▸ PROBLEM TO SOLVE
Write each line out exactly, leaving none out.

_____

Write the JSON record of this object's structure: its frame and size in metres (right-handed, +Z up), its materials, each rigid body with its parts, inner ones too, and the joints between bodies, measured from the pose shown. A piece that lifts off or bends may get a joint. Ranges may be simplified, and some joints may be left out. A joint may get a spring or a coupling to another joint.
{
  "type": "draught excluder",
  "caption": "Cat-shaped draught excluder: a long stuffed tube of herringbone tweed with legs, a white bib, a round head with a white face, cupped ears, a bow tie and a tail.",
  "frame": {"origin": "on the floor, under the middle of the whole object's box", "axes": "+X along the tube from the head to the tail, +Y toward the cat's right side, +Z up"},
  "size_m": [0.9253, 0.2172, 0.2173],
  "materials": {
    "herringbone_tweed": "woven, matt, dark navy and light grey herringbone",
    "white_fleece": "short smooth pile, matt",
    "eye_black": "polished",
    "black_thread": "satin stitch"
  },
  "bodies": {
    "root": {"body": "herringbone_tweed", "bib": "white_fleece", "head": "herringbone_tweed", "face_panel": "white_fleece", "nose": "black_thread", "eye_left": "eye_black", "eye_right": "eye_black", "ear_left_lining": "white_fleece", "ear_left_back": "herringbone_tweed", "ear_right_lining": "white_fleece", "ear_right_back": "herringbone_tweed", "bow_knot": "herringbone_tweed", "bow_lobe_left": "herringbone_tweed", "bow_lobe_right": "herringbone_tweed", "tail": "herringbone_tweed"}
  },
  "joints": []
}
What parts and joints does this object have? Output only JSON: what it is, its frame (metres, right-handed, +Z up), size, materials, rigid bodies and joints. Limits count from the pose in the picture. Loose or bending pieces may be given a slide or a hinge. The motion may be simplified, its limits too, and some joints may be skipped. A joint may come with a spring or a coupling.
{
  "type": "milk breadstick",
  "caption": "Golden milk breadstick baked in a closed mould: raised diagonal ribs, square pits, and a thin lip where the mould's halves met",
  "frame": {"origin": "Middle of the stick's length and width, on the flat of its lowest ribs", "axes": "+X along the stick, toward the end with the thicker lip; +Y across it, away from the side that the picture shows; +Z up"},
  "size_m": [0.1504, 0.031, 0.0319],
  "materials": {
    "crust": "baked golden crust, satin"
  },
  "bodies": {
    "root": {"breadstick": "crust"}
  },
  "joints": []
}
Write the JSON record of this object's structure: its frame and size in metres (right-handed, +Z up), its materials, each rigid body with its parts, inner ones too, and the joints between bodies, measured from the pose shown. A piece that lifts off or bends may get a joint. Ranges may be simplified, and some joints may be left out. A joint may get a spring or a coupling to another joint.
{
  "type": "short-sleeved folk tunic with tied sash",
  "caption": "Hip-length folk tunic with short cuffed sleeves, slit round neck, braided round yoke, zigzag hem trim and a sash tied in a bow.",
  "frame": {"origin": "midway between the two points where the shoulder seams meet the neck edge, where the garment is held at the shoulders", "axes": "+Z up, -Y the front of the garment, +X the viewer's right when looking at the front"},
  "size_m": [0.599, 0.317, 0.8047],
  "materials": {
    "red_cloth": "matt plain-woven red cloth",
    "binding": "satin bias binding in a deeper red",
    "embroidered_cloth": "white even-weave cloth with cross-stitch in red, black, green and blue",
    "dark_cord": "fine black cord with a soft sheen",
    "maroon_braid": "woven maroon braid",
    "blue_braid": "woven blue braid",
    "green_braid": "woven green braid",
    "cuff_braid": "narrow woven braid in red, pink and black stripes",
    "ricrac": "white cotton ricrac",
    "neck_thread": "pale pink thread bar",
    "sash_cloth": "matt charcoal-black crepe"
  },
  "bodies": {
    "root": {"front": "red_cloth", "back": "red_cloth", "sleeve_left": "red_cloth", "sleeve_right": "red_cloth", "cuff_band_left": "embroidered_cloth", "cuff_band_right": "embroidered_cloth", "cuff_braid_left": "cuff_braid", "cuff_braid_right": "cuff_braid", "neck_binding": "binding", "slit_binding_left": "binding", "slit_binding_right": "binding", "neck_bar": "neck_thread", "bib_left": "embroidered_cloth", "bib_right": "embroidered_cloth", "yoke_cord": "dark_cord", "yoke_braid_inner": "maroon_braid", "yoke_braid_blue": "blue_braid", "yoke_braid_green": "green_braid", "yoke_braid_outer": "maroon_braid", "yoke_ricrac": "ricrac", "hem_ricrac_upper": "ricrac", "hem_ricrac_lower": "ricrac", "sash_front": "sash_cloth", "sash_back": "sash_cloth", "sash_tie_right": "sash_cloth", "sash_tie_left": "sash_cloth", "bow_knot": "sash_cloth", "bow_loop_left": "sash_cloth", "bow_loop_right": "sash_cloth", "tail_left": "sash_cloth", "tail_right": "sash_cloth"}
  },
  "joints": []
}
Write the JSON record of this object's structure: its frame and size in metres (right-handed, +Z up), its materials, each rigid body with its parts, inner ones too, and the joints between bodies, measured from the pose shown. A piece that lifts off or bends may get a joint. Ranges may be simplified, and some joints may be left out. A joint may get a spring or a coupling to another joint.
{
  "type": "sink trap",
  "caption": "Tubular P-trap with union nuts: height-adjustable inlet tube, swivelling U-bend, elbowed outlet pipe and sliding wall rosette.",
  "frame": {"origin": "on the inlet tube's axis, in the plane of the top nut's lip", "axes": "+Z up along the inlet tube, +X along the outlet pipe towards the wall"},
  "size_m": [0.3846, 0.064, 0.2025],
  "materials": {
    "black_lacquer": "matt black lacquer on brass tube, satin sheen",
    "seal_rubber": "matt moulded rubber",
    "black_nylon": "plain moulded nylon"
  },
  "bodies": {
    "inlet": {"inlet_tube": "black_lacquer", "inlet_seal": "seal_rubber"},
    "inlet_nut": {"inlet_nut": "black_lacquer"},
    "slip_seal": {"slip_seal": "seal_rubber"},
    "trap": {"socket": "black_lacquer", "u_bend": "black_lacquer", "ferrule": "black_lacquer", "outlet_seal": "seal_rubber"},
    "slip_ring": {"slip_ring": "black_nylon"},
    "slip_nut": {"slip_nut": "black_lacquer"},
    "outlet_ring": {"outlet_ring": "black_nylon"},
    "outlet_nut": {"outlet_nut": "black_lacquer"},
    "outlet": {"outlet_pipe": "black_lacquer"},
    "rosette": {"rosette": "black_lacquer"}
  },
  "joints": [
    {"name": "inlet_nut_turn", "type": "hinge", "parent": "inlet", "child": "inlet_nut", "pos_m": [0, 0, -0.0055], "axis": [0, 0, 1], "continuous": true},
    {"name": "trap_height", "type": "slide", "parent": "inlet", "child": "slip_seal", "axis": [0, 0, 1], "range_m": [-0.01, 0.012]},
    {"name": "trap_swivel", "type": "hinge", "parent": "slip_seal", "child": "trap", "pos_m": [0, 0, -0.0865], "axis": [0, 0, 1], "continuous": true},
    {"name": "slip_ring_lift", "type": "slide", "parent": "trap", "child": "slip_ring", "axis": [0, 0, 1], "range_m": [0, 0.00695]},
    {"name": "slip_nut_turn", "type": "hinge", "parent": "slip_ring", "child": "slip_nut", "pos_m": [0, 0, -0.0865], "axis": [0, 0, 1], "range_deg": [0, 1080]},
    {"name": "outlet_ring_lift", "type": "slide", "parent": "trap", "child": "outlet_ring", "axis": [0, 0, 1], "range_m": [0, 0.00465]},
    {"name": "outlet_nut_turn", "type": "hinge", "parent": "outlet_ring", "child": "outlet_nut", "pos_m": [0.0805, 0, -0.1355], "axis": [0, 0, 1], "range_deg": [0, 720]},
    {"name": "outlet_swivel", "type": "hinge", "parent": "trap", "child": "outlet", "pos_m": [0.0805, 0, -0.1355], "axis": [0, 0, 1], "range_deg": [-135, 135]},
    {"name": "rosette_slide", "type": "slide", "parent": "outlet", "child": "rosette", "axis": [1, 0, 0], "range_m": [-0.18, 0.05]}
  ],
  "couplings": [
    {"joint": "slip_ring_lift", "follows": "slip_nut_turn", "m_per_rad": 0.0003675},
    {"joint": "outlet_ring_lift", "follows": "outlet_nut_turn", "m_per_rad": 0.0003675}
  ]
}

_____

▸ CORRECT RESPONSE
Write the JSON record of this object's structure: its frame and size in metres (right-handed, +Z up), its materials, each rigid body with its parts, inner ones too, and the joints between bodies, measured from the pose shown. A piece that lifts off or bends may get a joint. Ranges may be simplified, and some joints may be left out. A joint may get a spring or a coupling to another joint.
{
  "type": "draught excluder",
  "caption": "Cat-shaped draught excluder: a long stuffed tube of herringbone tweed with legs, a white bib, a round head with a white face, cupped ears, a bow tie and a tail.",
  "frame": {"origin": "on the floor, under the middle of the whole object's box", "axes": "+X along the tube from the head to the tail, +Y toward the cat's right side, +Z up"},
  "size_m": [0.9253, 0.2172, 0.2173],
  "materials": {
    "herringbone_tweed": "woven, matt, dark navy and light grey herringbone",
    "white_fleece": "short smooth pile, matt",
    "eye_black": "polished",
    "black_thread": "satin stitch"
  },
  "bodies": {
    "root": {"body": "herringbone_tweed", "bib": "white_fleece", "head": "herringbone_tweed", "face_panel": "white_fleece", "nose": "black_thread", "eye_left": "eye_black", "eye_right": "eye_black", "ear_left_lining": "white_fleece", "ear_left_back": "herringbone_tweed", "ear_right_lining": "white_fleece", "ear_right_back": "herringbone_tweed", "bow_knot": "herringbone_tweed", "bow_lobe_left": "herringbone_tweed", "bow_lobe_right": "herringbone_tweed", "tail": "herringbone_tweed"}
  },
  "joints": []
}
What parts and joints does this object have? Output only JSON: what it is, its frame (metres, right-handed, +Z up), size, materials, rigid bodies and joints. Limits count from the pose in the picture. Loose or bending pieces may be given a slide or a hinge. The motion may be simplified, its limits too, and some joints may be skipped. A joint may come with a spring or a coupling.
{
  "type": "milk breadstick",
  "caption": "Golden milk breadstick baked in a closed mould: raised diagonal ribs, square pits, and a thin lip where the mould's halves met",
  "frame": {"origin": "Middle of the stick's length and width, on the flat of its lowest ribs", "axes": "+X along the stick, toward the end with the thicker lip; +Y across it, away from the side that the picture shows; +Z up"},
  "size_m": [0.1504, 0.031, 0.0319],
  "materials": {
    "crust": "baked golden crust, satin"
  },
  "bodies": {
    "root": {"breadstick": "crust"}
  },
  "joints": []
}
Write the JSON record of this object's structure: its frame and size in metres (right-handed, +Z up), its materials, each rigid body with its parts, inner ones too, and the joints between bodies, measured from the pose shown. A piece that lifts off or bends may get a joint. Ranges may be simplified, and some joints may be left out. A joint may get a spring or a coupling to another joint.
{
  "type": "short-sleeved folk tunic with tied sash",
  "caption": "Hip-length folk tunic with short cuffed sleeves, slit round neck, braided round yoke, zigzag hem trim and a sash tied in a bow.",
  "frame": {"origin": "midway between the two points where the shoulder seams meet the neck edge, where the garment is held at the shoulders", "axes": "+Z up, -Y the front of the garment, +X the viewer's right when looking at the front"},
  "size_m": [0.599, 0.317, 0.8047],
  "materials": {
    "red_cloth": "matt plain-woven red cloth",
    "binding": "satin bias binding in a deeper red",
    "embroidered_cloth": "white even-weave cloth with cross-stitch in red, black, green and blue",
    "dark_cord": "fine black cord with a soft sheen",
    "maroon_braid": "woven maroon braid",
    "blue_braid": "woven blue braid",
    "green_braid": "woven green braid",
    "cuff_braid": "narrow woven braid in red, pink and black stripes",
    "ricrac": "white cotton ricrac",
    "neck_thread": "pale pink thread bar",
    "sash_cloth": "matt charcoal-black crepe"
  },
  "bodies": {
    "root": {"front": "red_cloth", "back": "red_cloth", "sleeve_left": "red_cloth", "sleeve_right": "red_cloth", "cuff_band_left": "embroidered_cloth", "cuff_band_right": "embroidered_cloth", "cuff_braid_left": "cuff_braid", "cuff_braid_right": "cuff_braid", "neck_binding": "binding", "slit_binding_left": "binding", "slit_binding_right": "binding", "neck_bar": "neck_thread", "bib_left": "embroidered_cloth", "bib_right": "embroidered_cloth", "yoke_cord": "dark_cord", "yoke_braid_inner": "maroon_braid", "yoke_braid_blue": "blue_braid", "yoke_braid_green": "green_braid", "yoke_braid_outer": "maroon_braid", "yoke_ricrac": "ricrac", "hem_ricrac_upper": "ricrac", "hem_ricrac_lower": "ricrac", "sash_front": "sash_cloth", "sash_back": "sash_cloth", "sash_tie_right": "sash_cloth", "sash_tie_left": "sash_cloth", "bow_knot": "sash_cloth", "bow_loop_left": "sash_cloth", "bow_loop_right": "sash_cloth", "tail_left": "sash_cloth", "tail_right": "sash_cloth"}
  },
  "joints": []
}
Write the JSON record of this object's structure: its frame and size in metres (right-handed, +Z up), its materials, each rigid body with its parts, inner ones too, and the joints between bodies, measured from the pose shown. A piece that lifts off or bends may get a joint. Ranges may be simplified, and some joints may be left out. A joint may get a spring or a coupling to another joint.
{
  "type": "sink trap",
  "caption": "Tubular P-trap with union nuts: height-adjustable inlet tube, swivelling U-bend, elbowed outlet pipe and sliding wall rosette.",
  "frame": {"origin": "on the inlet tube's axis, in the plane of the top nut's lip", "axes": "+Z up along the inlet tube, +X along the outlet pipe towards the wall"},
  "size_m": [0.3846, 0.064, 0.2025],
  "materials": {
    "black_lacquer": "matt black lacquer on brass tube, satin sheen",
    "seal_rubber": "matt moulded rubber",
    "black_nylon": "plain moulded nylon"
  },
  "bodies": {
    "inlet": {"inlet_tube": "black_lacquer", "inlet_seal": "seal_rubber"},
    "inlet_nut": {"inlet_nut": "black_lacquer"},
    "slip_seal": {"slip_seal": "seal_rubber"},
    "trap": {"socket": "black_lacquer", "u_bend": "black_lacquer", "ferrule": "black_lacquer", "outlet_seal": "seal_rubber"},
    "slip_ring": {"slip_ring": "black_nylon"},
    "slip_nut": {"slip_nut": "black_lacquer"},
    "outlet_ring": {"outlet_ring": "black_nylon"},
    "outlet_nut": {"outlet_nut": "black_lacquer"},
    "outlet": {"outlet_pipe": "black_lacquer"},
    "rosette": {"rosette": "black_lacquer"}
  },
  "joints": [
    {"name": "inlet_nut_turn", "type": "hinge", "parent": "inlet", "child": "inlet_nut", "pos_m": [0, 0, -0.0055], "axis": [0, 0, 1], "continuous": true},
    {"name": "trap_height", "type": "slide", "parent": "inlet", "child": "slip_seal", "axis": [0, 0, 1], "range_m": [-0.01, 0.012]},
    {"name": "trap_swivel", "type": "hinge", "parent": "slip_seal", "child": "trap", "pos_m": [0, 0, -0.0865], "axis": [0, 0, 1], "continuous": true},
    {"name": "slip_ring_lift", "type": "slide", "parent": "trap", "child": "slip_ring", "axis": [0, 0, 1], "range_m": [0, 0.00695]},
    {"name": "slip_nut_turn", "type": "hinge", "parent": "slip_ring", "child": "slip_nut", "pos_m": [0, 0, -0.0865], "axis": [0, 0, 1], "range_deg": [0, 1080]},
    {"name": "outlet_ring_lift", "type": "slide", "parent": "trap", "child": "outlet_ring", "axis": [0, 0, 1], "range_m": [0, 0.00465]},
    {"name": "outlet_nut_turn", "type": "hinge", "parent": "outlet_ring", "child": "outlet_nut", "pos_m": [0.0805, 0, -0.1355], "axis": [0, 0, 1], "range_deg": [0, 720]},
    {"name": "outlet_swivel", "type": "hinge", "parent": "trap", "child": "outlet", "pos_m": [0.0805, 0, -0.1355], "axis": [0, 0, 1], "range_deg": [-135, 135]},
    {"name": "rosette_slide", "type": "slide", "parent": "outlet", "child": "rosette", "axis": [1, 0, 0], "range_m": [-0.18, 0.05]}
  ],
  "couplings": [
    {"joint": "slip_ring_lift", "follows": "slip_nut_turn", "m_per_rad": 0.0003675},
    {"joint": "outlet_ring_lift", "follows": "outlet_nut_turn", "m_per_rad": 0.0003675}
  ]
}